Разговоры на эту тему велись довольно любопытные, даже неоффициальный отдел Оренбургских губернских ведомостей посвятил этому вопросу ряд статей, в которых доказывал, что «теперь у редкого хозяина из башкир нет огорода, редкий не косит сена и не собирает хлеба на столько, что за собственным обеспечением, может еще и продавать, а на кочевки значительная часть башкир и не выходит и через год или два кочевки наверное будут составлять историческое предание».

Как видим неоффициальный отдел высказывался вполне категорически, признавая, что башкиры не только способны к земледелию, но уже привыкли к нему и делаются вполне оседлыми жителями. Означенные результаты будто бы достигнуты не нагайками, как это было при военном губернаторе Обручеве и управляющем башкирским народом генерале Жуковском — по словам тех же ведомостей — а введением нового положения о башкирах и еще некоторыми мероприятиями, из которых наибольшую ценность имело следующее: «решено было снабдить башкир усовершенствованными земледельческими орудиями, а также машинами». Для этого из башкирского капитала выдали владельцу механического завода Грену ссуду, а он за эту ссуду приспособил свой завод для изготовления усовершенствованных земледельческих орудий и машин.

Для образца было приобретено большое количество земледельческих орудии усовершенствованной конструкции из Московских складов; цены на орудия были назначены московские, с обязательством пускать в ход и ремонтировать, при покупке нескольких экземпляров делалась уступка.
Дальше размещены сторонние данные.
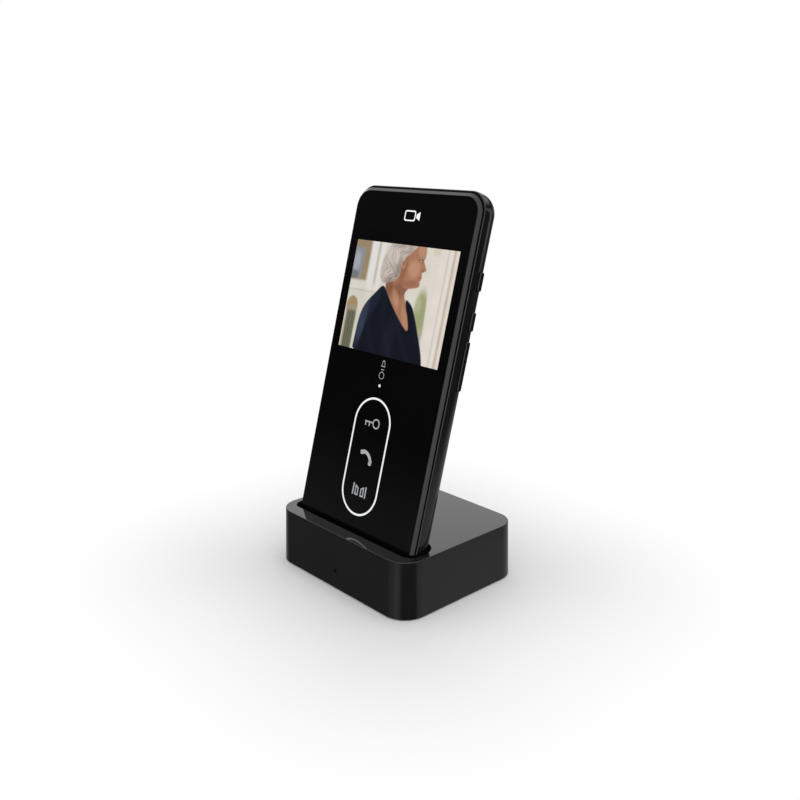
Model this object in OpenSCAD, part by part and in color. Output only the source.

Для большего распространения этих усовершенствованных орудий ежегодно устраивалась выставка.

И наконец — hier ist dеr Hund begraben — как гласит немецкая пословица заводчик Грен обещался обучать двадцать мальчиков из башкир искусству делать усовершенствованные машины, конечно, за приличную плату .

На обучение этих двадцати мальчиков обращали особенное внимание, полагали, что обучившись всем тайнам сельскохозяйственной техники, возвратившись в свои кочевки, эти «обученые» малолетки, не имея ни инструментов, ни помещения, ни оборотного капитала, начнут голыми руками обучать своих соотечественников как, им пользоваться усовершенствованными орудиями, и послушный воле начальства башкир тотчас же бросит «сабан» и примется за американский плуг новой системы, за жатвенную машину и пр.

Мечты, мечты! где ваша сладость — возможно только воскликнуть в настоящее время при чтении подобных бюрократических измышлений. Но не надо забывать, что на них в былое время смотрели серьезно, думали в них обрести настоящую панацею от всевозможных бед...

Результаты, конечно, были отрицательные, но лишь для тех, кого они должны были осчастливить, т. е для башкир, но все те лица, которые имели то или иное соприкасательство с делом, заведывали им или, как например заводчик Грен, исполняли известные поручения, не могли пожаловаться на свою судьбу... Они процветали.